The front bag is still rather small at 5 litres in its biggest size, but the rear bag is available for up to 16 litres – similar to other seatpacks on the market.
German outdoor company Jack Wolfskin is now in the pannier and bikepacking space. These guys are known for producing decent outdoor clothing, so perhaps it’ll appeal to existing customers.
The Morobbia bags have Fidlock magnetic fasteners to cinch them down (see picture above). They’re are all waterproof, bluesign certified, PFC-free, and are made almost entirely from recycled materials.
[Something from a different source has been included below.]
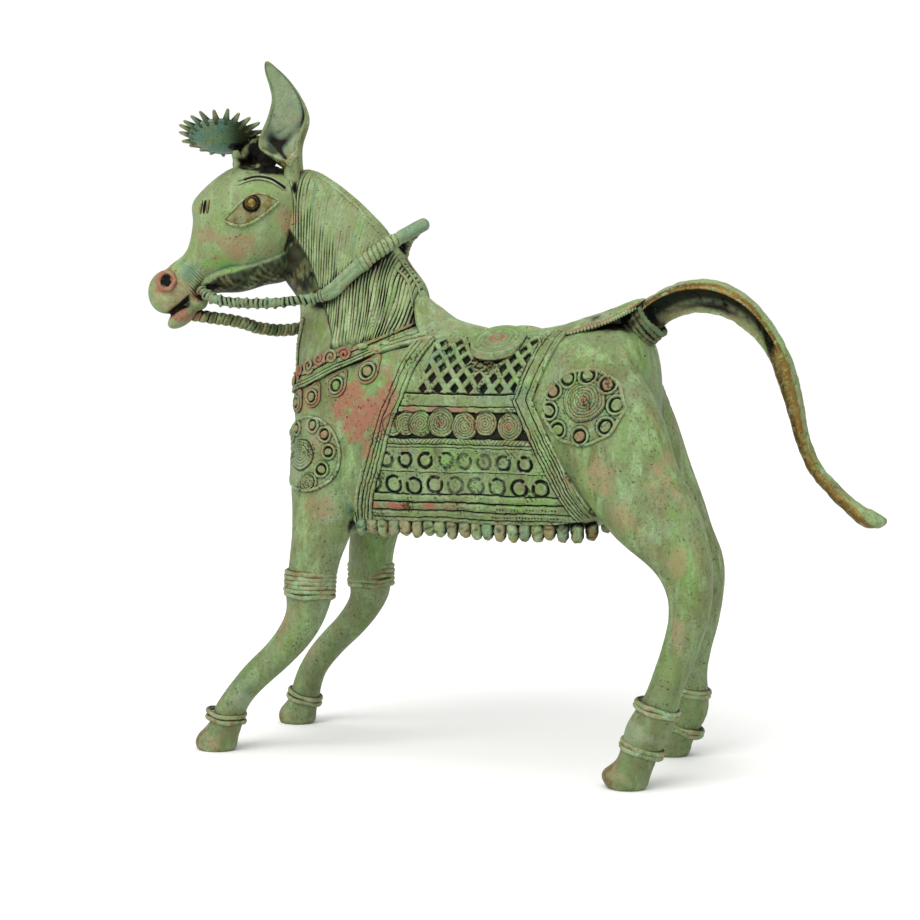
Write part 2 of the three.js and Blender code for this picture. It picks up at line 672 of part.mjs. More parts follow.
/** The wax work of the cloth on one side: bars that cut its layers from the flesh, solids, and pits. */
function cloth(skin, side) {
  const isNear = side === NEAR;
  const coils = row(COILS).map((place) => oval(place, [COILS.radius, COILS.radius], 6));
  const shapes = isNear ? [...BANDS.map(clothBand), ...clothBorders(), ...coils] : [...clothBorders(), hem()];
  const lines = isNear ? RINGS : [];
  const buttons = lines.flatMap((line) => row(line).map((place) => button(skin, place, line.radius, side)));
  return {
    thin: [sideBar(polygon(CLOTH_OUTLINE), side)],
    thick: shapes.map((shape) => sideBar(shape, side)),
    added: isNear ? [...buttons, ...fringe(skin, side)] : [],
    cut: isNear ? latticePits().map((place) => pit(sidePlaceOn(skin, place, side, CLOTH))) : [],
  };
}

/** A round button standing out of the side, with its foot sunk into the body. */
function button(skin, [x, z], radius, side) {
  const taper = 0.8;
  const isBoss = radius > PENDANTS.radius;
  const stud = new THREE.CylinderGeometry(radius * taper, radius, CLOTH + BUTTON + SINK, isBoss ? 8 : 5);
  stud.rotateX(Math.PI / 2);
  const { point, normal } = sidePlaceOn(skin, [x, z], side, (CLOTH + BUTTON - SINK) / 2);
  return setOn(stud, point, normal);
}

/** The plainer far side's hem: the same row of beads as one pointed edge. */
function hem() {
  const { from, to, count, z, half } = FRINGE;
  const points = row({ from: [from, z - half[2]], to: [to, z - half[2]], count: count / 2 });
  const gaps = points.map(([x]) => [x + (to - from) / count, z]);
  const edge = points.flatMap((point, k) => [point, gaps[k]]);
  return polygon([[to, z + half[2]], [from, z + half[2]], ...edge]);
}

/** Beads hanging in a row under the cloth. */
function fringe(skin, side) {
  const { from, to, count, z, half, sink } = FRINGE;
  return row({ from: [from], to: [to], count }).map(([x]) => {
    const { point } = sidePlace(skin, x, z + half[2], side);
    const bead = new THREE.ConeGeometry(half[0], half[2] * 2, 4);
    bead.rotateX(-Math.PI / 2);
    bead.translate(x, point.y - side * sink, z);
    return solidOf(bead);
  });
}

/** A disc of wax work with buttons round a boss; the far side's disc is plain. */
function rosette(skin, side, { at, half, ring: round, coil, buttons, button: radius }) {
  const thin = [sideBar(oval(at, half, 10), side)];
  if (side === FAR) {
    return { thin };
  }
  const studs = Array.from({ length: buttons }, (_, k) => {
    const angle = (k / buttons) * Math.PI * 2;
    const place = [at[0] + round[0] * Math.cos(angle), at[1] + round[1] * Math.sin(angle)];
    return button(skin, place, radius, side);
  });
  return { thin, added: [...studs, button(skin, at, coil, side)] };
}

/** The band round the foot of the neck, with round pendants under it. */
function collar(skin, side) {
  const { at, radius } = PENDANTS;
  return {
    thick: [sideBar(polygon(COLLAR), side)],
    added: side === NEAR ? at.map((place) => button(skin, place, radius, side)) : [],
  };
}

/** The seat, with its round pad on each flank; the near one has a ring cut in it. */
function saddle() {
  const { at, radius, top, thick, rise } = SADDLE_DISC;
  const { radius: groove, thread, sides } = DISC_GROOVE;
  const slope = THREE.MathUtils.degToRad(rise);
  const pads = SIDES.map((side) => {
    const normal = new THREE.Vector3(0, side * Math.cos(slope), Math.sin(slope));
    const point = new THREE.Vector3(at[0], side * at[1], at[2]);
    const disc = new THREE.CylinderGeometry(top, radius, thick, side === NEAR ? 10 : 8);
    disc.rotateX(Math.PI / 2);
    const pad = setOn(disc, point, normal);
    const face = lifted({ point, normal }, thick / 2);
    return side === NEAR ? pad.subtract(ring(groove, thread, face, sides)) : pad;
  });
  return joined([solidOf(loft(upright(SADDLE), FACETS.saddle)), ...pads]);
}

/** A bar through the head with an outline forward of the poll and up, on one side of the head. */
function headBar(shape, side) {
  const middleGap = 2;
  const depth = 30;
  const geometry = new THREE.ExtrudeGeometry(shape, { depth, bevelEnabled: false, curveSegments: 3 });
  const origin = headPoint(0, -side * middleGap, 0);
  const forward = headPoint(1, 0, 0).sub(headPoint(0, 0, 0));
  const aside = headPoint(0, -side, 0).sub(headPoint(0, 0, 0));
  const frame = new THREE.Matrix4().makeBasis(forward, new THREE.Vector3(0, 0, 1), aside);
  geometry.applyMatrix4(frame.setPosition(origin));
  return solidOf(geometry);
}

/** An almond between the corners of the eye. */
function eyeShape({ back, front, upper, lower }) {
  const shape = new THREE.Shape();
  shape.moveTo(...back);
  shape.quadraticCurveTo(...upper, ...front);
  shape.quadraticCurveTo(...lower, ...back);
  return shape;
}

/** Where the side of the head is, and which way it faces. */
function headPlace(skin, [forward, up], side) {
  const outside = 60;
  const start = headPoint(forward, -side * outside, up);
  const inward = headPoint(0, side, 0).sub(headPoint(0, 0, 0));
  const [hit] = new THREE.Raycaster(start, inward).intersectObject(skin);
  return { point: hit.point, normal: hit.face.normal };
}

/** The eye and the brow, and on the near side the iris and the nostril too. */
function face(side) {
  const skin = new THREE.Mesh(geometryOf(skull()));
  const lid = skull(EYE.raise).intersect(headBar(eyeShape(EYE), side));
  const browLine = BROW.map((place) => lifted(headPlace(skin, place, side), BROW_CORD.lift).point.toArray());
  const brow = cord(browLine, BROW_CORD.radius, 4, BROW.length);
  if (side === FAR) {
    return { added: [lid, brow] };
  }
  const iris = lifted(headPlace(skin, IRIS.at, side), EYE.raise);
  const nostril = headPlace(skin, NOSTRIL.at, side);
  const hole = new THREE.ConeGeometry(NOSTRIL.hole, NOSTRIL.deep, 5);
  hole.rotateX(-Math.PI / 2);
  return {
    added: [lid, brow, ring(NOSTRIL.ring, NOSTRIL.thread, nostril, 7)],
    cut: [ring(IRIS.ring, IRIS.thread, iris, 6), setOn(hole, nostril.point, nostril.normal)],
  };
}

/** The lower lip, and the slit of the mouth above it. */
function mouth() {
  const tilt = (geometry, { at, slant }) => {
    geometry.rotateY(-THREE.MathUtils.degToRad(slant));
    geometry.rotateZ(HEAD_PLANE);
    const { x, y, z } = headPoint(at[0], 0, at[1]);
    geometry.translate(x, y, z);
    return solidOf(geometry);
  };
  const lobe = new THREE.SphereGeometry(1, 6, 4);
  lobe.scale(...LIP.half);
  const slit = new THREE.BoxGeometry(MOUTH.long, MOUTH.wide, MOUTH.open);
  return { lip: tilt(lobe, LIP), slit: tilt(slit, MOUTH) };
}

/** The band wound round the muzzle. */
function noseband() {
  const { at, half, lean, thick } = NOSEBAND;
  const band = drum(half, thick, 8);
  band.rotateY(THREE.MathUtils.degToRad(90 + lean));
  band.rotateZ(HEAD_PLANE);
  const { x, y, z } = headPoint(at[0], 0, at[1]);
  band.translate(x, y, z);
  return solidOf(band);
}

/** A short oval drum on its own upright axis. */
function drum(half, thick, sides) {
  const geometry = new THREE.CylinderGeometry(1, 1, thick * 2, sides);
  geometry.rotateX(Math.PI / 2);
  geometry.scale(half[0], half[1], 1);
  return geometry;
}

/** A pointed ear, with a hollow on its outer face. */
function ear(side) {
  const blade = solidOf(loft(inHead(EAR, -EAR_OFF * side), { ...FACETS.ear, turn: HEAD_PLANE }));
  const dish = new THREE.SphereGeometry(1, 6, 5);
  dish.scale(...EAR_DISH.half);
  dish.rotateZ(HEAD_PLANE);
  const [forward, off, up] = EAR_DISH.at;
  const { x, y, z } = headPoint(forward, -off * side, up);
  dish.translate(x, y, z);
  return blade.subtract(solidOf(dish));
}

/** A level ring with a pointed spike for each of its teeth. */
function spikedRing({ radius, valley, inner, spikes, spike, thick, sides }) {
  const corners = Array.from({ length: spikes * 2 }, (_, k) => {
    const angle = (k / spikes) * Math.PI;
    const reach = k % 2 === 0 ? radius + spike : valley;
    return [reach * Math.cos(angle), reach * Math.sin(angle)];
  });
  const shape = polygon(corners);
  shape.holes.push(oval([0, 0], [inner, inner], sides));
  return new THREE.ExtrudeGeometry(shape, { depth: thick, bevelEnabled: false }).translate(0, 0, -thick / 2);
}

/** The crown on its stems: a bowl that opens upwards, with the spikes round its rim. */
function crown() {
  const { at, inner, valley, deep, wall, tip, sides } = CROWN;
  const profile = [
    [0, -deep],
    [inner - wall, wall - deep - CROWN.lap],
    [valley - CROWN.lap, 0],
    [inner - CROWN.lap, 0],
    [0, wall - deep],
  ];
  const bowl = new THREE.LatheGeometry(profile.map(([r, h]) => new THREE.Vector2(r, h)), sides);
  bowl.rotateX(Math.PI / 2);
  const place = headPoint(at[0], at[1], at[2]);
  const parts = [bowl, spikedRing(CROWN)].map((geometry) => {
    geometry.rotateX(THREE.MathUtils.degToRad(tip));
    geometry.rotateZ(HEAD_PLANE);
    geometry.translate(place.x, place.y, place.z);
    return solidOf(geometry);
  });
  const stems = CROWN_STEMS.map(({ from, to, radius: stem }) => {
    const ends = [headPoint(...from).toArray(), headPoint(...to).toArray()];
    return cord(ends, stem, 5, 1);
  });
  return joined([...parts, ...stems]);
}

function reins() {
  const [sides, steps] = [5, 10];
  return joined([REIN_NEAR, REIN_FAR].map((path) => cord(path, REIN_RADIUS, sides, steps)));
}

/** A wound band on a leg. */
function legBand(side, { at, half, thick, slope }) {
  const [x, z] = at;
  const { high, low } = LEG_LINE;
  const off = THREE.MathUtils.mapLinear(Math.max(z, low.z), high.z, low.z, high.off, low.off);
  const band = drum(half, thick, 6);
  band.rotateY(THREE.MathUtils.degToRad(slope));
  band.translate(x, side * off, z);
  return solidOf(band);
}

function legBands() {
  const { near, far } = LEG_BANDS;
  return [...near.map((band) => legBand(NEAR, band)), ...far.map((band) => legBand(FAR, band))];
}

/** The cords wound round the root of the tail. */
function tailWrap() {
  const { at, half, thick, slope } = TAIL_WRAP;
  const wrap = drum(half, thick, 8);
  wrap.rotateY(THREE.MathUtils.degToRad(slope));
  wrap.translate(at[0], 0, at[1]);
  return solidOf(wrap);
}

function belowFloor() {
  const [long, wide, deep] = [400, 200, SOLE_DEPTH * 2];
  const floor = new THREE.BoxGeometry(long, wide, deep);
  floor.translate(0, 0, -deep / 2);
  return solidOf(floor);
}

function horse() {
  const bare = flesh(0);
  const skin = new THREE.Mesh(geometryOf(bare));
  const work = SIDES.flatMap((side) => [
    cloth(skin, side),
    rosette(skin, side, HAUNCH),
    rosette(skin, side, BREAST),
    collar(skin, side),
    face(side),
  ]);
  const all = (key) => work.flatMap((feature) => feature[key] ?? []);
  const layers = [flesh(CLOTH).intersect(joined(all("thin"))), flesh(CORD).intersect(joined(all("thick")))];
  const { lip, slit } = mouth();
  const body = joined([bare, skull(), jaw(), tail(), ...SIDES.map(ear), crown(), reins()]);
  const whole = joined([body, ...layers, noseband(), ...legBands(), tailWrap(), ...all("added")]);
  return joined([whole.subtract(joined([slit, belowFloor(), ...all("cut")])), saddle(), lip]);
}

/** What moves a shape so that the origin is the bottom centre of its box. */
function originShift(geometry) {
  geometry.computeBoundingBox();
  const { min, max } = geometry.boundingBox;
  return new THREE.Vector3(-(min.x + max.x) / 2, -(min.y + max.y) / 2, -min.z);
}

const patinatedBrass = new THREE.MeshStandardMaterial({
  color: 0x74895f,
  roughness: 0.7,
  metalness: 0.35,
});

const statue = new THREE.Mesh(geometryOf(horse()), patinatedBrass);
statue.name = "horse";
statue.position.copy(originShift(statue.geometry));

const group = new THREE.Group();
group.add(statue);

export default group;
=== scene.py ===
"""The looks of a small lost-wax cast brass horse with a green patina.

The drawing frame is in millimetres: the horse looks along -X, its near side is -Y and +Z is up.
Shapes are surfaces worked out on grids with numpy. What was a wax thread on the model is a thread
here, or a ridge of the same round section in a fine height field laid on the body.
"""

from __future__ import annotations

import logging
import math
from dataclasses import dataclass, field
from enum import Enum

import bpy
import numpy as np
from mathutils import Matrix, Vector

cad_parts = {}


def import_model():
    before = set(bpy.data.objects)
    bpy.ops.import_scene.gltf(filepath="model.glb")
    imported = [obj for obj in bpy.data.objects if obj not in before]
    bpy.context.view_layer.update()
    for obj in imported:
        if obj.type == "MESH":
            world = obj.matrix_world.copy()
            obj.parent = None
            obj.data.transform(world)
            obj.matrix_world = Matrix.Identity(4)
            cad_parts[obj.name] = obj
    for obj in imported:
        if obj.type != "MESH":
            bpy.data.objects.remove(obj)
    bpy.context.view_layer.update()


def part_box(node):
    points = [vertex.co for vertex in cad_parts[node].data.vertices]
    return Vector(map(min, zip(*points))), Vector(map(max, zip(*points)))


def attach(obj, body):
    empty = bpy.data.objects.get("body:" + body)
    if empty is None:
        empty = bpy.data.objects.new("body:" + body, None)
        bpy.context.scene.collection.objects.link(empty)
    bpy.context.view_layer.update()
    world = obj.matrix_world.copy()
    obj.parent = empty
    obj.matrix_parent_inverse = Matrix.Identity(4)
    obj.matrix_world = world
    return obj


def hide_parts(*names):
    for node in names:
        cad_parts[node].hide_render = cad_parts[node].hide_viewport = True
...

The bag volumes are completely reasonable too (eg. the handlebar pack is 15-litres, and the fork packs are 7-litres each).
The new panniers don’t look half bad either…
Ortlieb had some new bikepacking bag colours available. The dark sand colour looked really nice, as it’s rather subtle.
There is a limited edition mustard colour for the bikepacking range too.
Ortlieb is doing some pretty nifty custom designs these days. A departure from the primary bag colours of the past…
They also have a new-ish rear rack (Quick Rack) that is removable from the bike in seconds. This will be handy for those who only need a rack when going on bike trips – for all other rides, you can leave the rack at home.
It attaches to small nodes at the dropouts. These can attach to mounts on your frame, or in the absence of dedicated rack mounts (on many carbon frames, for example), Ortlieb supplies seat stay mounts that provide the nodes.
The upper mount then attaches to your seat tube or seat post. It’s a rather neat system.
OSTRICH was established in 1968 and makes its whole range of bicycle bags in Tokyo (Japan).
I was impressed with the Front Bag Support Carrier that makes taking the 12.5-litre randonneur bag off a breeze. It also helps to keep the bag stable while you ride.
The latest Vaude colours are looking very sharp this year. Unfortunately, recent reviews on the Vaude touring products are showing bag separation where they are glued together. Hopefully, Vaude gets on top of this soon (if they haven’t already).
Zefal had their bags set up on a bike as well as mounted on a wall. There is nothing particularly special to note about these bags, but Zefal is distributed across a very large dealer network, which means that these bikepacking bags are highly accessible to consumers. The price is affordable too.